Your Company predominantly operates in the kitchen appliances segment with a wide range of product categories. The product categories broadly consist of Pressure Cookers, Cookware, Gas Stoves and Domestic Kitchen Electrical Appliances. The market for Pressure Cookers is shared amongst organized national branded players, regional players and unorganized players. Over the years, the share of the unorganized players has been gradually coming down as there has been a shift in the consumer preference to reliable branded products. The market for organized brands is estimated at about 60% of the total market. The share of unorganized players is greater for cookware as compared to pressure cookers. For the rest of the product categories, the market structure is fragmented and the share and the role of regional brands and unorganized players continue to be significant.

As mentioned in the last year''s Annual Report your company is entering categories adjacent to Kitchen thus expanding the business to cover select home appliances and requisites keeping in view the ''mind share'' of your Company''s core customer, the home maker and building around the trust and goodwill your Company and its brands enjoy with its core customer base. This extended segment would henceforth include Cleaning Solutions, Irons, Lanterns, Water filters etc., Each of the product-line within the Home portfolio has competition both from organized and unorganized players. Your company''s focus is to bring in upgraded differentiated products at several price points to get a sizable addition to the overall turnover of the Company to start with and establish a decent market share in the long run.

Continued sluggish economic scenario is hampering spend from core middle-class giving room for down-trading by some regional brands and cropping up of some unorganized players. As a result, value added products in general witnessed a better performance.

The kitchen appliance category is also witnessing entry of quite a few players - regional, national as well as global players who have brand strength mostly in non-kitchen appliance business.

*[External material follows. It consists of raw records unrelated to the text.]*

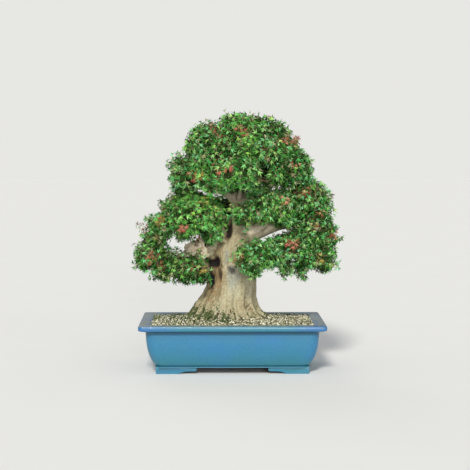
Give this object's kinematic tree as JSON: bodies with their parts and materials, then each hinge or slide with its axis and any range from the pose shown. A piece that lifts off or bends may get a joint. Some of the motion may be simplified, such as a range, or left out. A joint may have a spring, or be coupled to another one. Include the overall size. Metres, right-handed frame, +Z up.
{
  "type": "potted bonsai maple",
  "caption": "Trident maple bonsai in leaf, with a heavy tapering trunk on surface roots, in a blue glazed rectangular pot with rim and feet.",
  "frame": {"origin": "on the ground under the middle of the pot", "axes": "+Z up, -Y out of the front of the tree, +X to the right of someone looking at the front"},
  "size_m": [0.7835, 0.5442, 0.9299],
  "materials": {
    "glaze": "gloss",
    "mesh": "matte",
    "wire": "satin",
    "gravel": "matte",
    "bark": "matte",
    "leaf": "matte"
  },
  "bodies": {
    "root": {"pot": "glaze", "drain_screen_left": "mesh", "drain_screen_right": "mesh", "screen_clip_left": "wire", "screen_clip_right": "wire", "soil": "gravel", "trunk_and_branches": "bark", "foliage_apex": "leaf", "foliage_upper_left": "leaf", "foliage_upper_right": "leaf", "foliage_upper_front": "leaf", "foliage_upper_back": "leaf", "foliage_mid_left": "leaf", "foliage_far_left": "leaf", "foliage_low_left": "leaf", "foliage_mid_right": "leaf", "foliage_far_right": "leaf", "foliage_low_right": "leaf", "foliage_front_right": "leaf", "foliage_back_left": "leaf", "foliage_back_right": "leaf", "foliage_back_low": "leaf"}
  },
  "joints": []
}
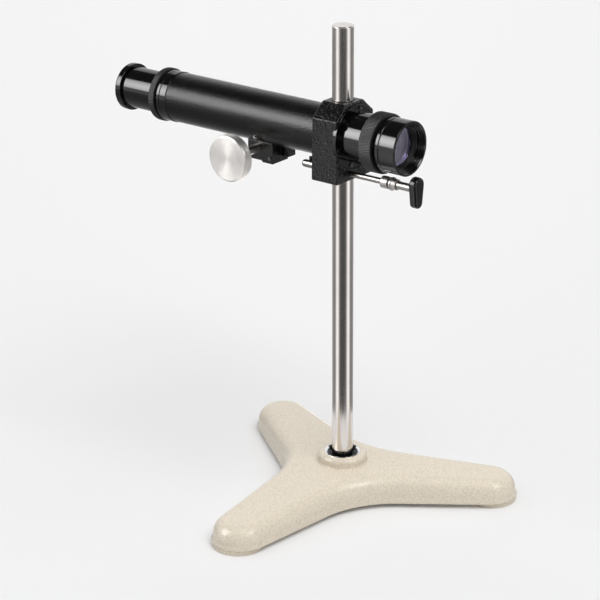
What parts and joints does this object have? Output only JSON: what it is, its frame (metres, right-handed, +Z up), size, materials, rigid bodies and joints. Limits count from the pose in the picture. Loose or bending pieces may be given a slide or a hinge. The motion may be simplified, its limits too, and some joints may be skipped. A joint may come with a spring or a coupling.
{
  "type": "reading telescope",
  "caption": "Reading telescope on a pillar stand: legged cast base, swivelling clamp block with locking lever, knurled lock rings and an eyepiece tube focused by rack and pinion.",
  "frame": {"origin": "on the floor, under the axis of the pillar", "axes": "+Z up along the pillar, +X along the telescope towards its objective, +Y away from the side with the focus knob"},
  "size_m": [0.3262, 0.2168, 0.365],
  "materials": {
    "enamel": "gloss hammertone enamel",
    "nickel": "polished nickel plate",
    "chrome": "mirror chrome",
    "hammertone": "black hammertone enamel",
    "satin_black": "satin black enamel",
    "gloss_black": "gloss black enamel",
    "matt_black": "matte blackened",
    "alloy": "turned satin",
    "brass": "plain turned",
    "lens_glass": "coated, polished",
    "handle_black": "gloss"
  },
  "bodies": {
    "stand": {"base_casting": "enamel", "foot_pads": "enamel", "pillar_ring": "chrome", "pillar": "nickel", "pillar_washer": "nickel", "pillar_screw": "nickel"},
    "head": {"clamp_block": "hammertone", "scale_rod": "nickel", "main_tube": "satin_black", "tube_baffle": "matt_black", "end_collar": "gloss_black", "barrel": "gloss_black", "flange_screws": "nickel", "objective_cell": "gloss_black", "flint_lens": "lens_glass", "crown_lens": "lens_glass", "lens_retainer": "matt_black", "pinion_housing": "hammertone", "housing_plate": "satin_black", "plate_screws": "nickel", "stop_screw": "nickel"},
    "barrel_ring": {"barrel_lock_ring": "matt_black"},
    "draw_ring": {"draw_lock_ring": "matt_black"},
    "draw": {"draw_tube": "gloss_black", "rack": "brass", "guide_ring": "brass", "crosswire_ring": "brass"},
    "eyepiece": {"eyepiece_body": "gloss_black", "field_lens": "lens_glass", "field_lens_ring": "matt_black", "eye_lens": "lens_glass", "eye_lens_ring": "matt_black"},
    "focus": {"pinion_shaft": "nickel", "focus_knob": "alloy"},
    "lever": {"clamp_spindle": "nickel", "stop_pin": "matt_black", "shank_collar": "nickel", "lever_shank": "nickel", "lever_handle": "handle_black"}
  },
  "joints": [
    {"name": "head_swivel", "type": "hinge", "parent": "stand", "child": "head", "pos_m": [0, 0, 0.2529], "axis": [0, 0, 1], "continuous": true},
    {"name": "barrel_ring_turn", "type": "hinge", "parent": "head", "child": "barrel_ring", "pos_m": [0.0354, 0, 0.2845], "axis": [1, 0, 0], "range_deg": [0, 120]},
    {"name": "draw_ring_turn", "type": "hinge", "parent": "head", "child": "draw_ring", "pos_m": [-0.1687, 0, 0.2845], "axis": [1, 0, 0], "range_deg": [0, 90]},
    {"name": "draw_slide", "type": "slide", "parent": "head", "child": "draw", "axis": [-1, 0, 0], "range_m": [-0.028, 0.036]},
    {"name": "focus_turn", "type": "hinge", "parent": "head", "child": "focus", "pos_m": [-0.0732, 0, 0.26206], "axis": [0, -1, 0], "range_deg": [-290, 370]},
    {"name": "eyepiece_slide", "type": "slide", "parent": "draw", "child": "eyepiece", "axis": [-1, 0, 0], "range_m": [0, 0.008]},
    {"name": "lever_turn", "type": "hinge", "parent": "head", "child": "lever", "pos_m": [0, -0.007, 0.2585], "axis": [1, 0, 0], "range_deg": [-90, 0]}
  ],
  "couplings": [
    {"joint": "focus_turn", "follows": "draw_slide", "rad_per_m": 178.57}
  ]
}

Going forward, proactive innovation and product differentiation will be the key to stay ahead in the market place.

OPPORTUNITIES, THREATS AND COMPANY''S RESPONSE

Shareholders are aware that the Company operates out of its core strengths of brand, innovation, design, manufacturing, distribution, sourcing and service capabilities and more importantly ''Customer Engagement''.

a. Opportunities within the Kitchen Domain:

The core vision of the company has been ''A Prestige in every Indian Kitchen''; the core mission being ''Quality products at affordable prices''.

Driven by the above vision duly supported by the strengths outlined earlier your Company has been continuously broad basing its product offerings, customer segments and geographical coverage. Continuous interaction with the ultimate user of the product has been helping your Company in identifying the pain points and offering solutions in the form of innovative products, concepts and consumer offer of bundled products for a holistic use. This focus helps your Company to create opportunities even in the face of depressed consumer sentiment.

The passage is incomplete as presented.